For plenty of local media types, Youssef's fight has made him a folk hero. On the opening night of Depeche Mode's three-night stand at the Staples Center in October, he was mobbed by concerned colleagues anxious to talk to him. It felt unnatural; he missed the old thrill of slipping in, taking shots and disappearing before anyone knew he was there.

That night, he didn't want to talk about his struggle to carry his equipment or his muscles fighting fatigue, with Ritalin to keep him awake. It was about taking that perfect shot of moody front man David Gahan singing with his eyes open, something that rarely happened and would certainly make his gallery of photos stand out. It was about the thrill of having the best vantage point in the house to take in the precious moments in the presence of one of his all-time favorite '80s bands, possibly for the last time. Ironically, he says, it felt as if he were shooting his first show again. The adrenalin from that show fueled him through all three nights.
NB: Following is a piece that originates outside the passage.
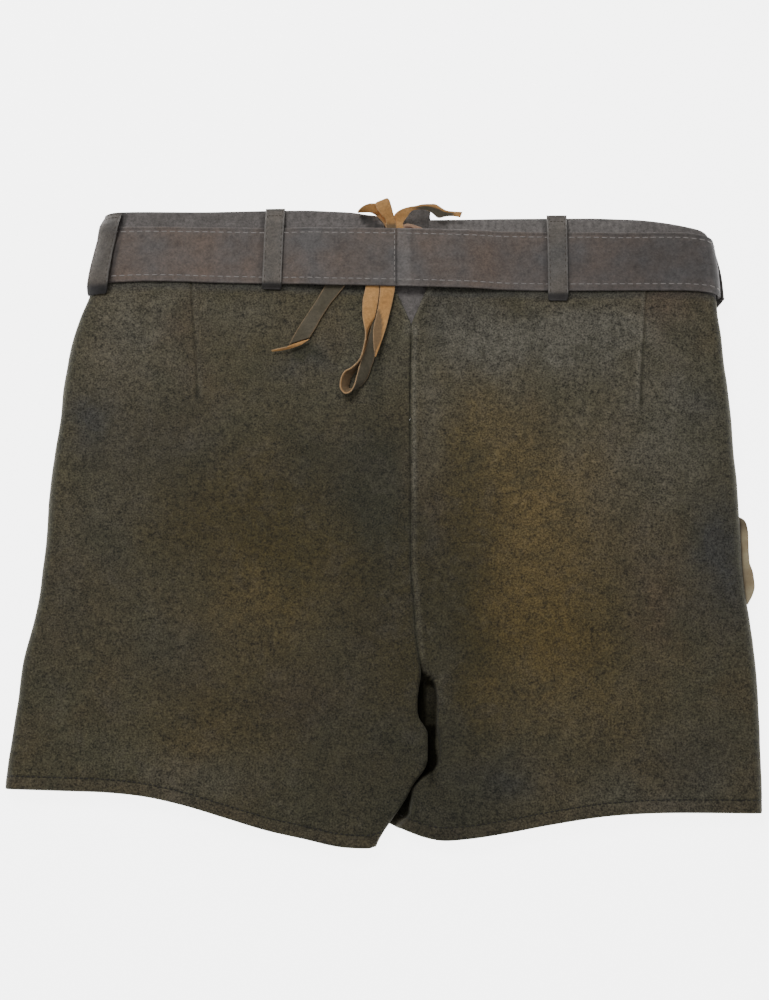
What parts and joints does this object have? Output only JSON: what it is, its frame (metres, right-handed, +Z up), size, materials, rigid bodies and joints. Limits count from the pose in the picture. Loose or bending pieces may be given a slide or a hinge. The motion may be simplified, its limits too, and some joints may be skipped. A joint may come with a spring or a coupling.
{
  "type": "lederhosen",
  "caption": "Short olive suede lederhosen laid flat with the back up, with a leather belt through its loops and a laced notch at the centre back.",
  "frame": {"origin": "middle of the garment's box, laces left out, on the surface that it lies on", "axes": "+X towards the wearer's right, +Y towards the waist, +Z up, out of the garment's back"},
  "size_m": [0.5126, 0.4589, 0.0324],
  "materials": {
    "suede": "napped suede, matt",
    "waistband_suede": "napped suede, matt",
    "belt_leather": "waxed leather, satin to matt",
    "lace_leather": "suede on one side, smooth on the other",
    "pocket_edge": "bare flesh side, matt",
    "brass": "aged, satin",
    "horn": "polished horn"
  },
  "bodies": {
    "root": {"back_left": "suede", "back_right": "suede", "belt_keeper": "belt_leather", "belt_left": "belt_leather", "belt_right": "belt_leather", "buckle_frame": "brass", "buckle_prong": "brass", "button_left": "horn", "button_right": "horn", "front_flap": "suede", "front_left": "suede", "front_right": "suede", "gusset": "waistband_suede", "lace_bow_left": "lace_leather", "lace_cross": "lace_leather", "lace_end_left": "lace_leather", "lace_end_low": "lace_leather", "lace_end_right": "lace_leather", "lace_knot": "lace_leather", "lace_loop_low": "lace_leather", "loop_back_left": "belt_leather", "loop_back_right": "belt_leather", "loop_front_left": "belt_leather", "loop_front_right": "belt_leather", "loop_side_left": "belt_leather", "loop_side_right": "belt_leather", "pocket_lip": "pocket_edge", "waistband_left": "waistband_suede", "waistband_right": "waistband_suede"}
  },
  "joints": []
}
“I think Andrew just wants to be normal and do his job,” says Timothy Norris, an LA Weekly photographer and one of Youssef's longtime colleagues. “Some of us, me included, are more interested in just getting home some nights. And I'm sure he is, too. But when it matters to him, he's staying. He's gonna make sure he hears that band.”

Youssef is reserving his dwindling energy supply for a few choice endeavors, including using a pair of tickets to see NIN again in LA on Nov. 8. “He's planning to go and do another shoot,” says Art. Though he fights to hold back his tears, his quivering, accented English conveys hopefulness and heartbreak. “He's still planning to go, and God help him. And we love him for it.”
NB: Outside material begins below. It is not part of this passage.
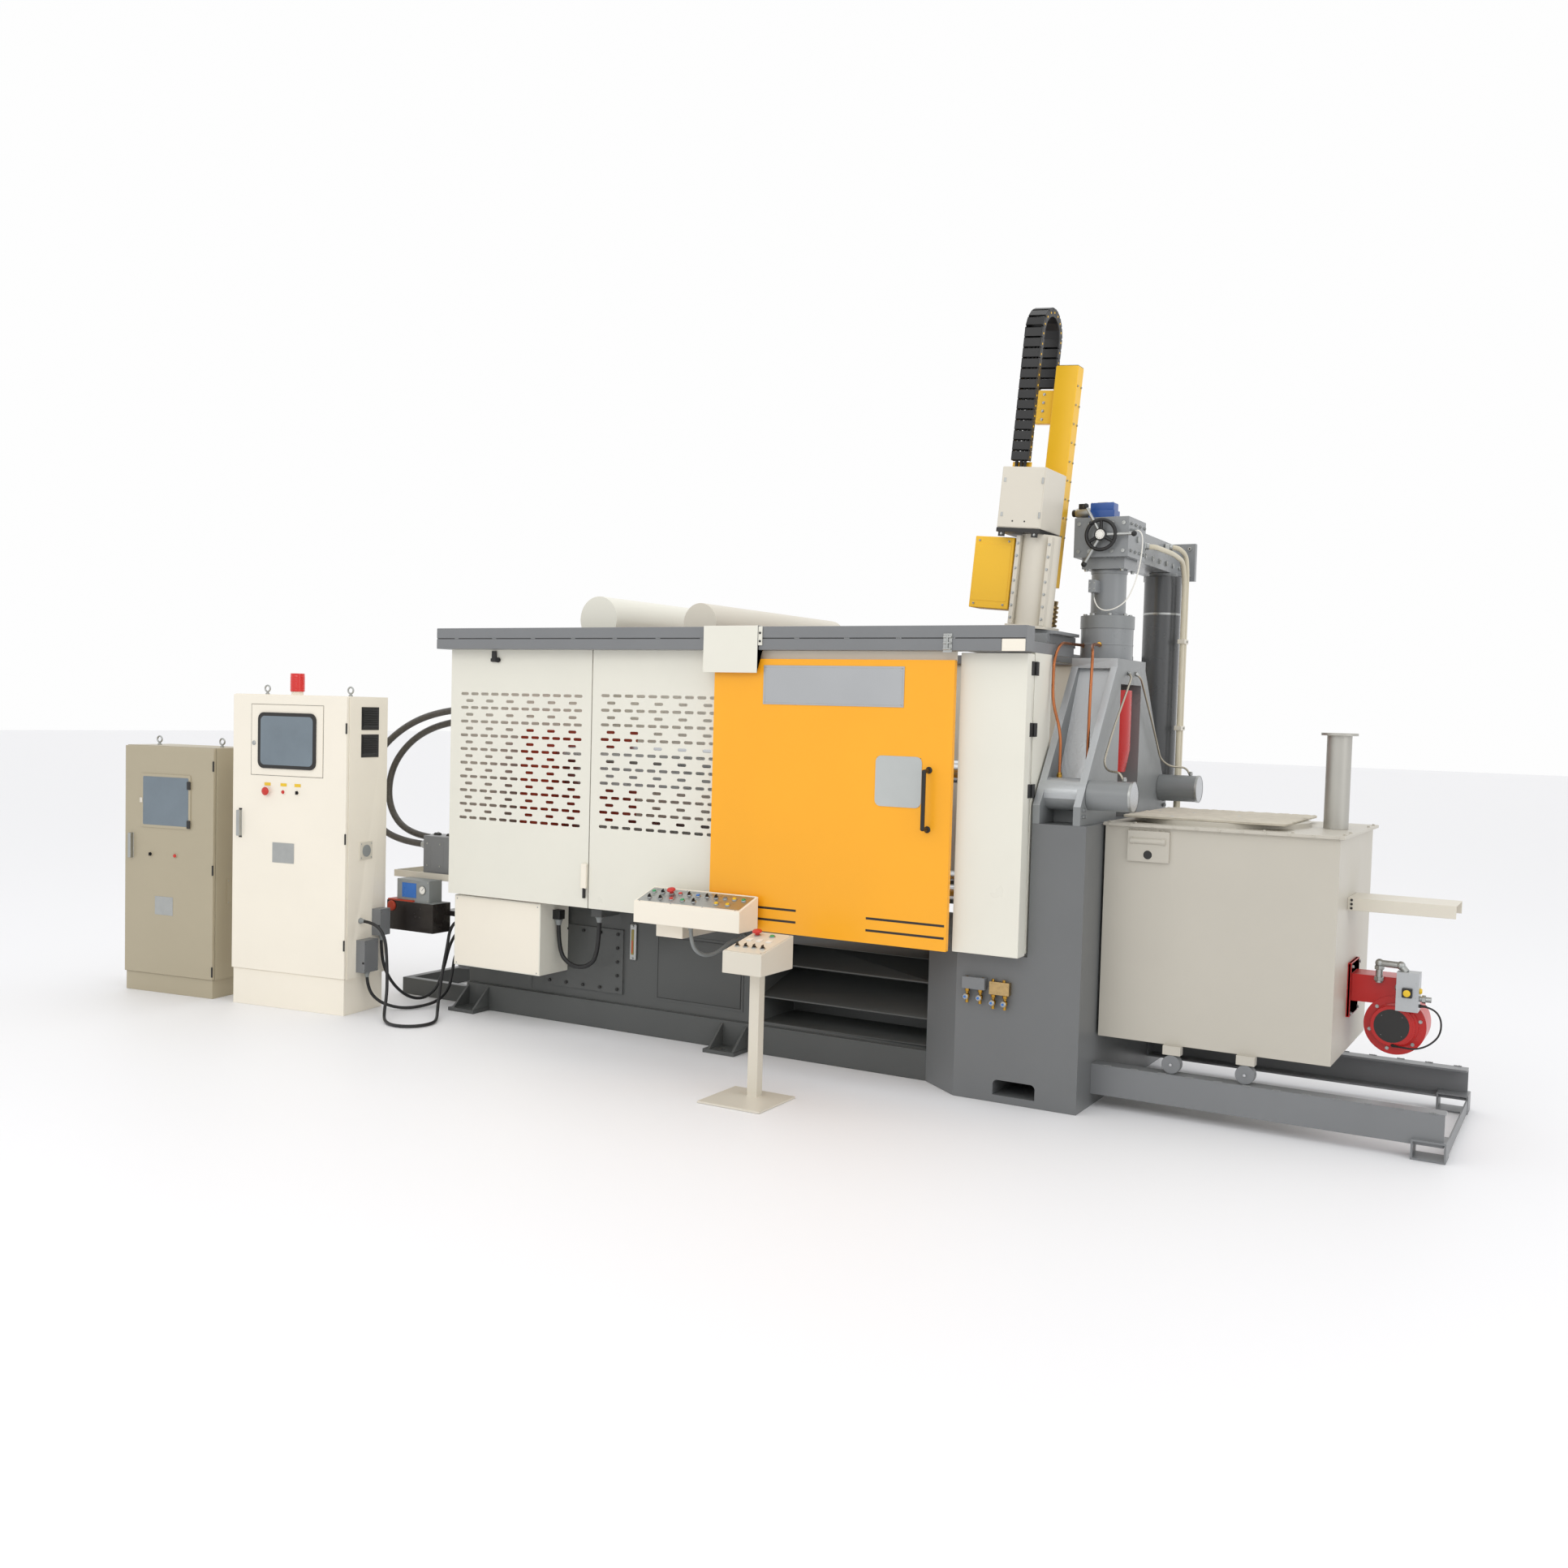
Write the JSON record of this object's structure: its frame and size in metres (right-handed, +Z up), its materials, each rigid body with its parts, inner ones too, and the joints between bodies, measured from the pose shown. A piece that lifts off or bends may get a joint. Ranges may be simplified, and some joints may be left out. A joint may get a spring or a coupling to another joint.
{
  "type": "die casting machine",
  "caption": "Hot-chamber die casting machine with sliding guard, leaning spray robot, furnace on rails with burner and flue, push-button pedestal and two control cabinets.",
  "frame": {"origin": "on the floor, under the middle of the platen column's width and on the machine's centreline", "axes": "+X along the machine from the cabinets towards the furnace, -Y the operator's side, +Z up"},
  "size_m": [7.3105, 2.459, 3.7408],
  "materials": {
    "beige_paint": "satin",
    "black_paint": "satin",
    "black_plastic": "satin",
    "blue_paint": "satin",
    "brass": "satin",
    "bright_steel": "brushed",
    "copper": "satin",
    "cream_paint": "satin",
    "dark_paint": "satin",
    "fire_board": "matt",
    "grey_paint": "satin",
    "grey_plastic": "satin",
    "red_paint": "satin",
    "rubber": "matt",
    "white_paint": "satin",
    "white_plastic": "satin",
    "window_plastic": "gloss",
    "yellow_paint": "satin"
  },
  "bodies": {
    "machine": {"platen_column": "grey_paint", "column_valves": "brass", "bed_frame": "dark_paint", "electrical_box": "white_paint", "anchor_feet": "dark_paint", "floor_frame": "grey_paint", "end_tray": "grey_paint", "lube_pump": "dark_paint", "motor": "black_paint", "first_door": "white_paint", "second_door": "white_paint", "guard_panels": "white_paint", "top_rail": "grey_paint", "roof_hoods": "white_paint", "clamp_platens": "dark_paint", "bars_and_links": "bright_steel", "control_desk": "white_paint", "pedestal": "white_paint", "yoke": "grey_paint", "shift_rams": "bright_steel", "injection_cylinder": "grey_paint", "valve_block": "grey_paint", "accumulator": "dark_paint", "blue_valve": "blue_paint", "sprayer_base": "bright_steel", "spray_column": "white_paint", "spray_box": "white_paint", "side_box": "yellow_paint", "spray_arm": "yellow_paint", "spray_head": "bright_steel", "drag_chain": "black_plastic", "furnace_rails": "grey_paint", "small_cabinet_body": "beige_paint", "tall_cabinet_body": "white_paint", "pipework": "copper", "upper_hose": "rubber", "lower_hose": "rubber", "box_conduit": "grey_plastic", "desk_conduit": "rubber", "front_cable": "rubber", "middle_cable": "rubber", "back_cable": "rubber", "sensor_lead": "white_plastic"},
    "sliding_guard": {"safety_door": "yellow_paint", "door_window": "window_plastic", "door_handle": "black_plastic"},
    "service_cover": {"service_panel": "white_paint"},
    "wheel": {"handwheel": "black_plastic"},
    "furnace": {"furnace_body": "cream_paint", "furnace_rollers": "bright_steel", "furnace_top_plate": "cream_paint", "furnace_lid": "fire_board", "flue_pipe": "bright_steel", "cable_arm": "cream_paint", "burner": "red_paint", "burner_lead": "rubber"},
    "plunger_unit": {"plunger": "red_paint"},
    "small_door": {"small_cabinet_door": "beige_paint"},
    "tall_door": {"tall_cabinet_door": "white_paint"}
  },
  "joints": [
    {"name": "guard_slide", "type": "slide", "parent": "machine", "child": "sliding_guard", "axis": [1, 0, 0], "range_m": [-1.15, 0]},
    {"name": "service_hinge", "type": "hinge", "parent": "machine", "child": "service_cover", "pos_m": [0.0443, -0.703, 1.45], "axis": [0, 0, 1], "range_deg": [0, 90]},
    {"name": "wheel_spin", "type": "hinge", "parent": "machine", "child": "wheel", "pos_m": [0.15, -0.18, 2.664], "axis": [0, 1, 0], "range_deg": [-180, 180]},
    {"name": "furnace_roll", "type": "slide", "parent": "machine", "child": "furnace", "axis": [1, 0, 0], "range_m": [0, 0.4]},
    {"name": "plunger_stroke", "type": "slide", "parent": "machine", "child": "plunger_unit", "axis": [0, 0, -1], "range_m": [0, 0.12]},
    {"name": "small_door_hinge", "type": "hinge", "parent": "machine", "child": "small_door", "pos_m": [-4.77164, -1.26411, 0.8], "axis": [0, 0, 1], "range_deg": [0, 110]},
    {"name": "tall_door_hinge", "type": "hinge", "parent": "machine", "child": "tall_door", "pos_m": [-3.81768, -1.14799, 1], "axis": [0, 0, 1], "range_deg": [0, 110]}
  ]
}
This week, Youssef drove to Long Beach to meet up with Dexter Holland, the Offspring front man and OC punk legend. They befriended each other after an interview Holland did for the Weekly some time ago. The plan involves one more thing Youssef has never done before: man the co-pilot controls of a four-seater charter plane, as he and Holland (a licensed pilot) take off down a runway. As always, his camera bag was in tow.

He takes pride in documenting every high point. Each photograph represents a notch on his belt that his disease can't take away. “For me, it's all about trying to prove to myself that I wouldn't let this beat me,” Youssef says. “I'd like to think I'm just as stubborn as my cancer.”
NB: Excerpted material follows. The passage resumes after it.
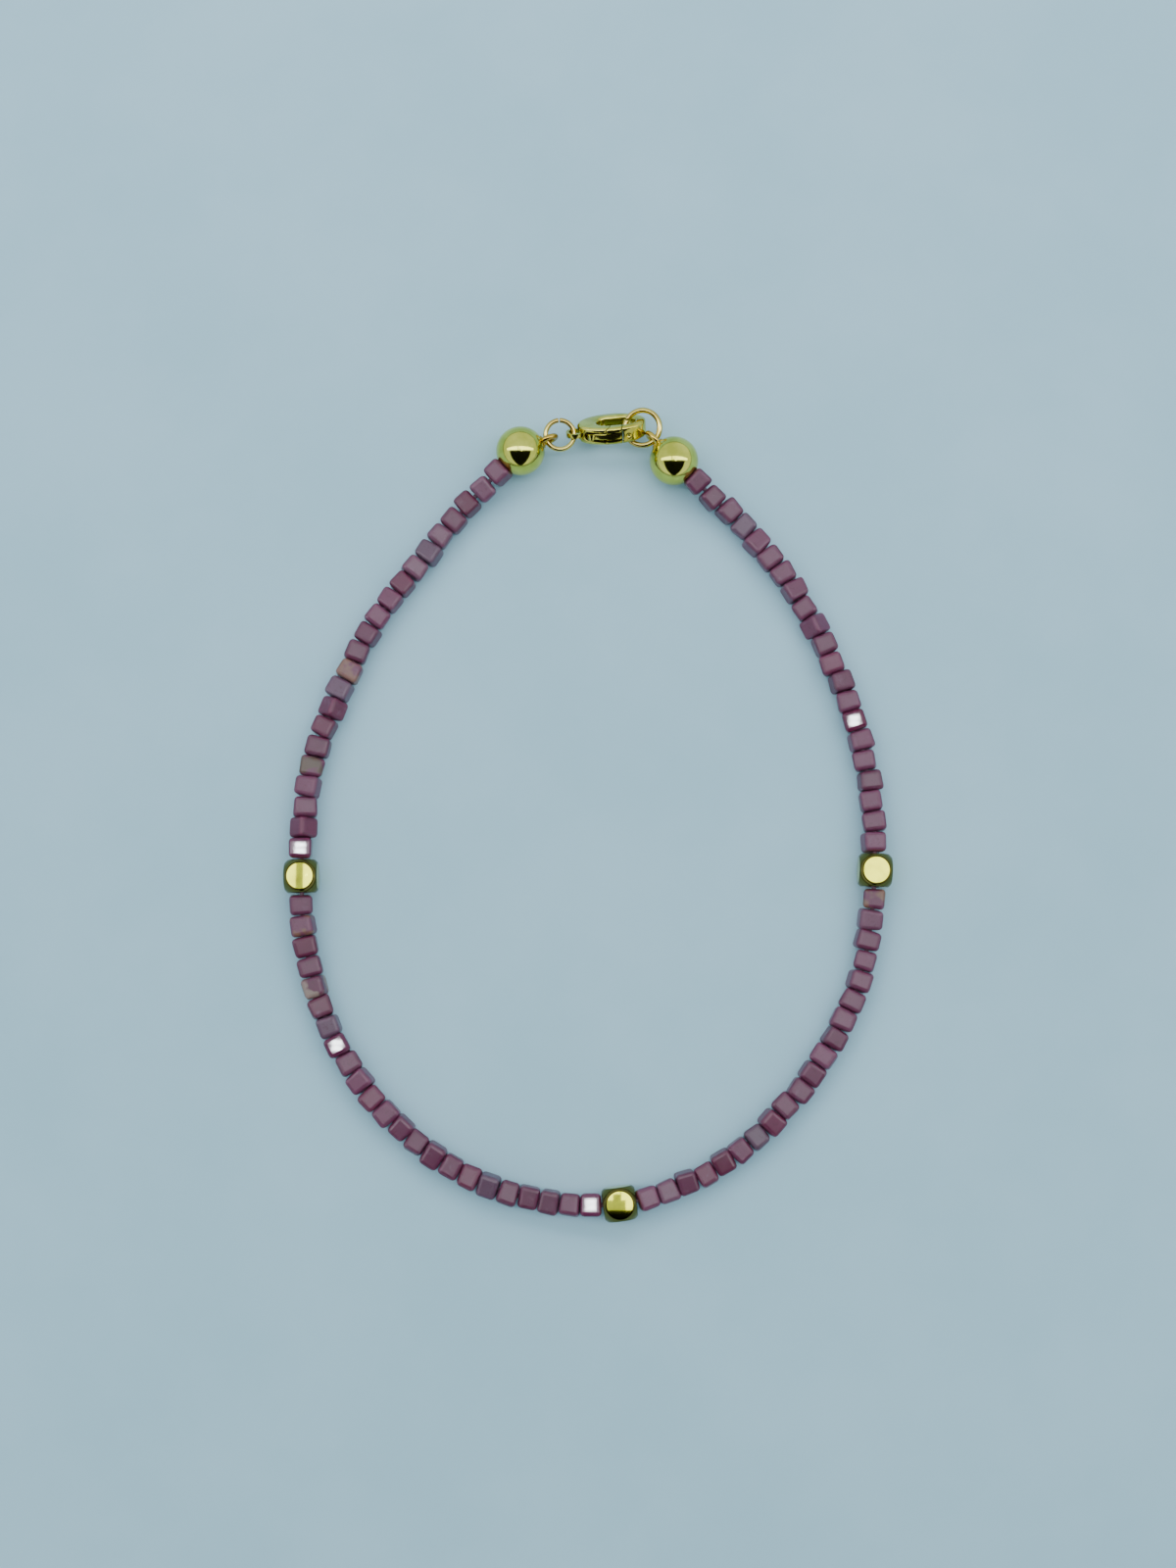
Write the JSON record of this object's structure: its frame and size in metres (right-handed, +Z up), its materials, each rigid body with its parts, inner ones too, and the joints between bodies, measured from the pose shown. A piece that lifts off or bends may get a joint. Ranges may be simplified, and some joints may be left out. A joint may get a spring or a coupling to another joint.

In life, maybe there's no greater joy than to watch a person with nothing left to give dig deep to somehow find a little extra, enough to flip open a laptop and release their pain, stand up and leave the house, lift a camera and get the shot.

Whether you discovered Youssef through his column, sweated it out with him on the front lines of Coachella, or are seeing his face for the first time on the cover of this newspaper, there's no doubt he has shown people what that kind of strength is all about. He reminds us that Superman is often the guy you least expect—the guy who spends his life in the trenches. Though not long for this world, he's prepared to leave it exactly the way he should—at peace, hurtling towards the clouds, a mortal looking down on the world through the lens of a god, flying high.